WORK TO DO:
Copy each line of the listing below exactly.

DATA IN THIS EXERCISE:
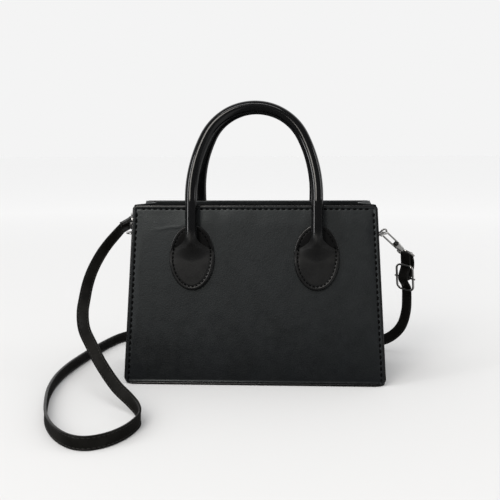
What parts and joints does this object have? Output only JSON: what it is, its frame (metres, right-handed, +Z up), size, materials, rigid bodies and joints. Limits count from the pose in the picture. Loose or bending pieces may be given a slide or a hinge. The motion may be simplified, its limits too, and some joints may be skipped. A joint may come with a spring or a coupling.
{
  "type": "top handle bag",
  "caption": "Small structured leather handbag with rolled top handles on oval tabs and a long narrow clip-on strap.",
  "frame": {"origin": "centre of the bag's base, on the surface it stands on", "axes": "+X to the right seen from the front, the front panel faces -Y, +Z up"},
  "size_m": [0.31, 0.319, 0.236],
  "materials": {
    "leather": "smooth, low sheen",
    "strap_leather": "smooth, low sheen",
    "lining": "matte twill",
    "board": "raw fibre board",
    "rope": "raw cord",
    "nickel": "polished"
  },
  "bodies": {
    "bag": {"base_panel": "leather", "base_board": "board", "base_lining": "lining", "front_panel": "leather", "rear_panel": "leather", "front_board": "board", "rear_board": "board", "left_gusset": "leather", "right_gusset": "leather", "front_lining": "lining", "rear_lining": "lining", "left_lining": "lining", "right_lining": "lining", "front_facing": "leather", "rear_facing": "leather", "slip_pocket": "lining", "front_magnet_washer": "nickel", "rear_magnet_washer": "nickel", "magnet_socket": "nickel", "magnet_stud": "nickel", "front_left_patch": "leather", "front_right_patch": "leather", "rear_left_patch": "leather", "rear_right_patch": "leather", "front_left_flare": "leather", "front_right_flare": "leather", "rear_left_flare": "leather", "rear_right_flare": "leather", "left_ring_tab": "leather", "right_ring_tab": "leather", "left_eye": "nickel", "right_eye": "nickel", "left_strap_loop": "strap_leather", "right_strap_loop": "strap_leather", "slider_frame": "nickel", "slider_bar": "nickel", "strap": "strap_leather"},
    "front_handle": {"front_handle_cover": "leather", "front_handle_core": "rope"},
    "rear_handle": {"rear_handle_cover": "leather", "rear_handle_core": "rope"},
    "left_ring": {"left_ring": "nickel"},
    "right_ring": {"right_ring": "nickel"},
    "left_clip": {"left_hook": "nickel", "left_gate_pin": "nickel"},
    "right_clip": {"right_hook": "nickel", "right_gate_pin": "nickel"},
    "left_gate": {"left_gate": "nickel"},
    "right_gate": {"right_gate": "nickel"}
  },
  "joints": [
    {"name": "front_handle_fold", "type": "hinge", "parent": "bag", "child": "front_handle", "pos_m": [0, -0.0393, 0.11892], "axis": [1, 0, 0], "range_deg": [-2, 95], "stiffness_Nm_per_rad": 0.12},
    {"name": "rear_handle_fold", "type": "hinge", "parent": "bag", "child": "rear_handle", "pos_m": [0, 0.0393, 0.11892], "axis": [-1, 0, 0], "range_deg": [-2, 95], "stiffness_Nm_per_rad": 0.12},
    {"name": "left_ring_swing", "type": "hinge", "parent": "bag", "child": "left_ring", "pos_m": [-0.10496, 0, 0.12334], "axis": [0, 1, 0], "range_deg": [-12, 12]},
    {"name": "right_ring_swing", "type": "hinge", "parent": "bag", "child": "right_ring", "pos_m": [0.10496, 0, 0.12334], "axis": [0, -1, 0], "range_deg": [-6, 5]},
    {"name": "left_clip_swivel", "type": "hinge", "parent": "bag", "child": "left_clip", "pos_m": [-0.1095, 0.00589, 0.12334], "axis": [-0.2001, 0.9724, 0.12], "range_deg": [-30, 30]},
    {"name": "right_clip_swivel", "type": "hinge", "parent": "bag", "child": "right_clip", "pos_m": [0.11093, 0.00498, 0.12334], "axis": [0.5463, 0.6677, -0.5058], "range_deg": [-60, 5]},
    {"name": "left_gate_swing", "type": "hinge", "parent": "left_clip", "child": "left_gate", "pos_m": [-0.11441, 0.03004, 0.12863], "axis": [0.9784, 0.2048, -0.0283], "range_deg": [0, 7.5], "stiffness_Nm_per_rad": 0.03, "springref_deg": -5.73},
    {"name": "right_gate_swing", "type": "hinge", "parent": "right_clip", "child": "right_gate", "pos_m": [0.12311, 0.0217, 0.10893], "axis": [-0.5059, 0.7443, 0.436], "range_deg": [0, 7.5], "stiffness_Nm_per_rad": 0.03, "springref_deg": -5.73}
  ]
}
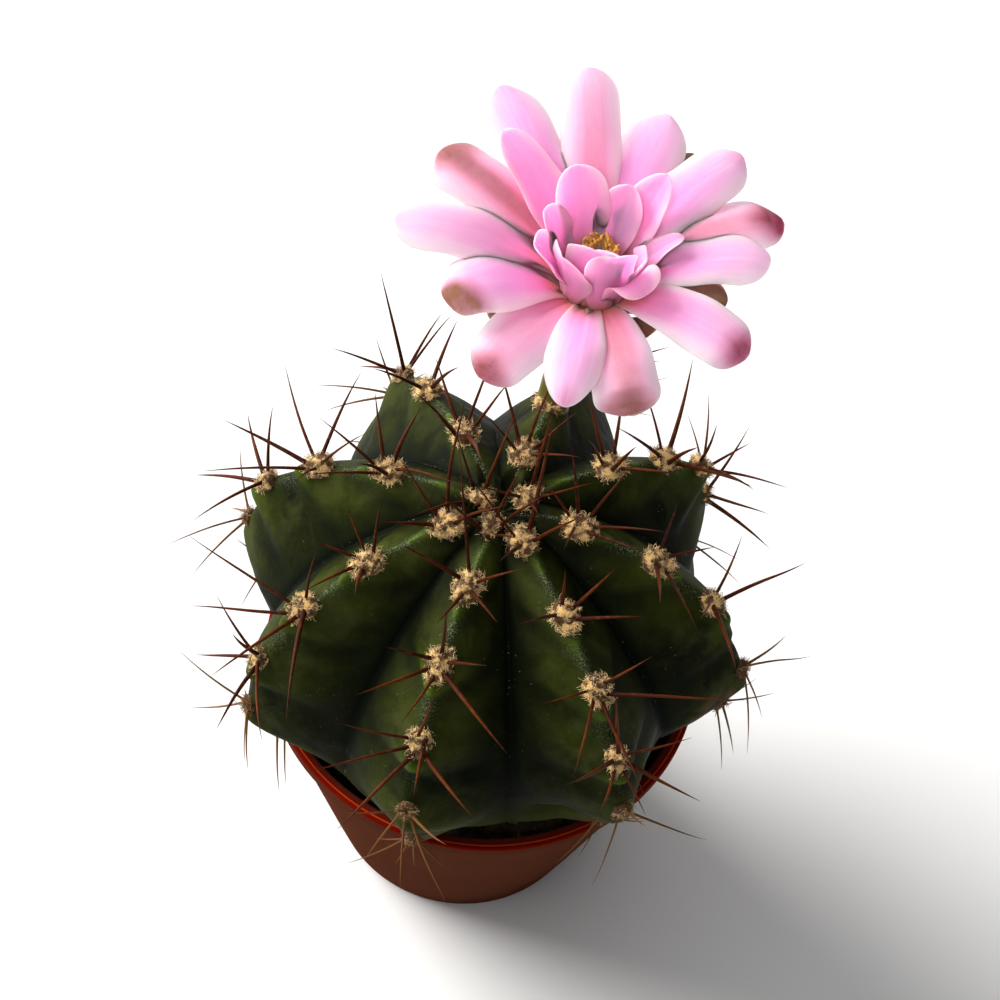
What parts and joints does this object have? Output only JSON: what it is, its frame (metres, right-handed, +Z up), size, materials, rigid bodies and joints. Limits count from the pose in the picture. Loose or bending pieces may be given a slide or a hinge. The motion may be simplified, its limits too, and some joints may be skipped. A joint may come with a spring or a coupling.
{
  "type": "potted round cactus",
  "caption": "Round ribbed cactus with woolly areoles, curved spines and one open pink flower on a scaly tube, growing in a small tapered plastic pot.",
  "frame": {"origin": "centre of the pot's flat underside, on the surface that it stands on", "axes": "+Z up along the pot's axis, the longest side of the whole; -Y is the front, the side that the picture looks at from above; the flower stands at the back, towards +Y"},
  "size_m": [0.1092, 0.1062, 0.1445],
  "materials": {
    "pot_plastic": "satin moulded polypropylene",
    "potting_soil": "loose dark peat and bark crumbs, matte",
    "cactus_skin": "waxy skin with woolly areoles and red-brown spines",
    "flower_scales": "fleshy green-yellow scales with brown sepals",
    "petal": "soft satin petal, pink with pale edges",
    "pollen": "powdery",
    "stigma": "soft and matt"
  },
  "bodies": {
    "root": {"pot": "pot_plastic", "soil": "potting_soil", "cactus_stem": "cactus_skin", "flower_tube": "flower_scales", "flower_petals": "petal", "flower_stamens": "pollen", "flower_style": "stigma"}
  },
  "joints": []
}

RESULT OF THE TASK:
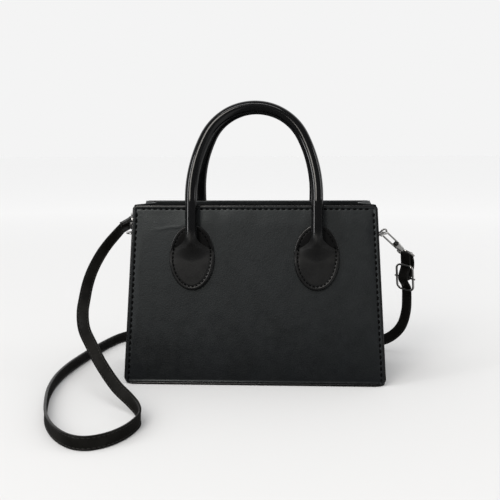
What parts and joints does this object have? Output only JSON: what it is, its frame (metres, right-handed, +Z up), size, materials, rigid bodies and joints. Limits count from the pose in the picture. Loose or bending pieces may be given a slide or a hinge. The motion may be simplified, its limits too, and some joints may be skipped. A joint may come with a spring or a coupling.
{
  "type": "top handle bag",
  "caption": "Small structured leather handbag with rolled top handles on oval tabs and a long narrow clip-on strap.",
  "frame": {"origin": "centre of the bag's base, on the surface it stands on", "axes": "+X to the right seen from the front, the front panel faces -Y, +Z up"},
  "size_m": [0.31, 0.319, 0.236],
  "materials": {
    "leather": "smooth, low sheen",
    "strap_leather": "smooth, low sheen",
    "lining": "matte twill",
    "board": "raw fibre board",
    "rope": "raw cord",
    "nickel": "polished"
  },
  "bodies": {
    "bag": {"base_panel": "leather", "base_board": "board", "base_lining": "lining", "front_panel": "leather", "rear_panel": "leather", "front_board": "board", "rear_board": "board", "left_gusset": "leather", "right_gusset": "leather", "front_lining": "lining", "rear_lining": "lining", "left_lining": "lining", "right_lining": "lining", "front_facing": "leather", "rear_facing": "leather", "slip_pocket": "lining", "front_magnet_washer": "nickel", "rear_magnet_washer": "nickel", "magnet_socket": "nickel", "magnet_stud": "nickel", "front_left_patch": "leather", "front_right_patch": "leather", "rear_left_patch": "leather", "rear_right_patch": "leather", "front_left_flare": "leather", "front_right_flare": "leather", "rear_left_flare": "leather", "rear_right_flare": "leather", "left_ring_tab": "leather", "right_ring_tab": "leather", "left_eye": "nickel", "right_eye": "nickel", "left_strap_loop": "strap_leather", "right_strap_loop": "strap_leather", "slider_frame": "nickel", "slider_bar": "nickel", "strap": "strap_leather"},
    "front_handle": {"front_handle_cover": "leather", "front_handle_core": "rope"},
    "rear_handle": {"rear_handle_cover": "leather", "rear_handle_core": "rope"},
    "left_ring": {"left_ring": "nickel"},
    "right_ring": {"right_ring": "nickel"},
    "left_clip": {"left_hook": "nickel", "left_gate_pin": "nickel"},
    "right_clip": {"right_hook": "nickel", "right_gate_pin": "nickel"},
    "left_gate": {"left_gate": "nickel"},
    "right_gate": {"right_gate": "nickel"}
  },
  "joints": [
    {"name": "front_handle_fold", "type": "hinge", "parent": "bag", "child": "front_handle", "pos_m": [0, -0.0393, 0.11892], "axis": [1, 0, 0], "range_deg": [-2, 95], "stiffness_Nm_per_rad": 0.12},
    {"name": "rear_handle_fold", "type": "hinge", "parent": "bag", "child": "rear_handle", "pos_m": [0, 0.0393, 0.11892], "axis": [-1, 0, 0], "range_deg": [-2, 95], "stiffness_Nm_per_rad": 0.12},
    {"name": "left_ring_swing", "type": "hinge", "parent": "bag", "child": "left_ring", "pos_m": [-0.10496, 0, 0.12334], "axis": [0, 1, 0], "range_deg": [-12, 12]},
    {"name": "right_ring_swing", "type": "hinge", "parent": "bag", "child": "right_ring", "pos_m": [0.10496, 0, 0.12334], "axis": [0, -1, 0], "range_deg": [-6, 5]},
    {"name": "left_clip_swivel", "type": "hinge", "parent": "bag", "child": "left_clip", "pos_m": [-0.1095, 0.00589, 0.12334], "axis": [-0.2001, 0.9724, 0.12], "range_deg": [-30, 30]},
    {"name": "right_clip_swivel", "type": "hinge", "parent": "bag", "child": "right_clip", "pos_m": [0.11093, 0.00498, 0.12334], "axis": [0.5463, 0.6677, -0.5058], "range_deg": [-60, 5]},
    {"name": "left_gate_swing", "type": "hinge", "parent": "left_clip", "child": "left_gate", "pos_m": [-0.11441, 0.03004, 0.12863], "axis": [0.9784, 0.2048, -0.0283], "range_deg": [0, 7.5], "stiffness_Nm_per_rad": 0.03, "springref_deg": -5.73},
    {"name": "right_gate_swing", "type": "hinge", "parent": "right_clip", "child": "right_gate", "pos_m": [0.12311, 0.0217, 0.10893], "axis": [-0.5059, 0.7443, 0.436], "range_deg": [0, 7.5], "stiffness_Nm_per_rad": 0.03, "springref_deg": -5.73}
  ]
}
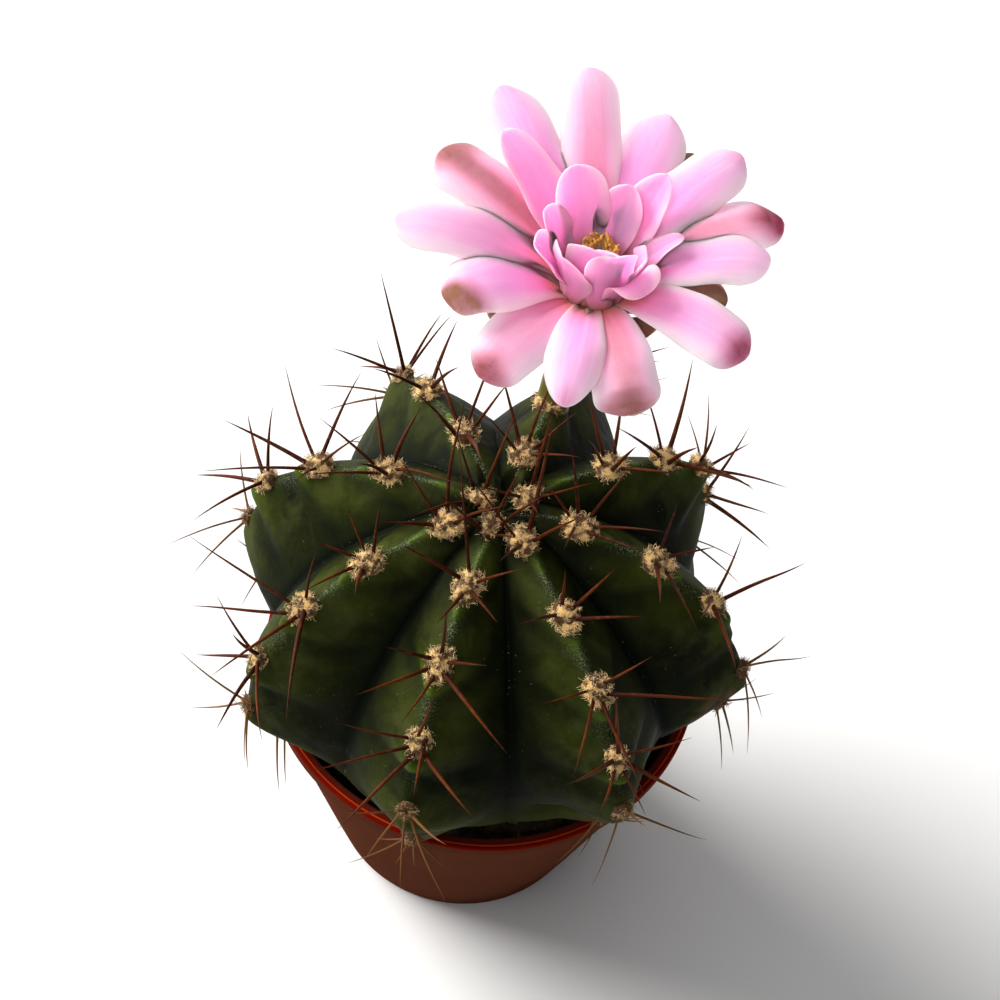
What parts and joints does this object have? Output only JSON: what it is, its frame (metres, right-handed, +Z up), size, materials, rigid bodies and joints. Limits count from the pose in the picture. Loose or bending pieces may be given a slide or a hinge. The motion may be simplified, its limits too, and some joints may be skipped. A joint may come with a spring or a coupling.
{
  "type": "potted round cactus",
  "caption": "Round ribbed cactus with woolly areoles, curved spines and one open pink flower on a scaly tube, growing in a small tapered plastic pot.",
  "frame": {"origin": "centre of the pot's flat underside, on the surface that it stands on", "axes": "+Z up along the pot's axis, the longest side of the whole; -Y is the front, the side that the picture looks at from above; the flower stands at the back, towards +Y"},
  "size_m": [0.1092, 0.1062, 0.1445],
  "materials": {
    "pot_plastic": "satin moulded polypropylene",
    "potting_soil": "loose dark peat and bark crumbs, matte",
    "cactus_skin": "waxy skin with woolly areoles and red-brown spines",
    "flower_scales": "fleshy green-yellow scales with brown sepals",
    "petal": "soft satin petal, pink with pale edges",
    "pollen": "powdery",
    "stigma": "soft and matt"
  },
  "bodies": {
    "root": {"pot": "pot_plastic", "soil": "potting_soil", "cactus_stem": "cactus_skin", "flower_tube": "flower_scales", "flower_petals": "petal", "flower_stamens": "pollen", "flower_style": "stigma"}
  },
  "joints": []
}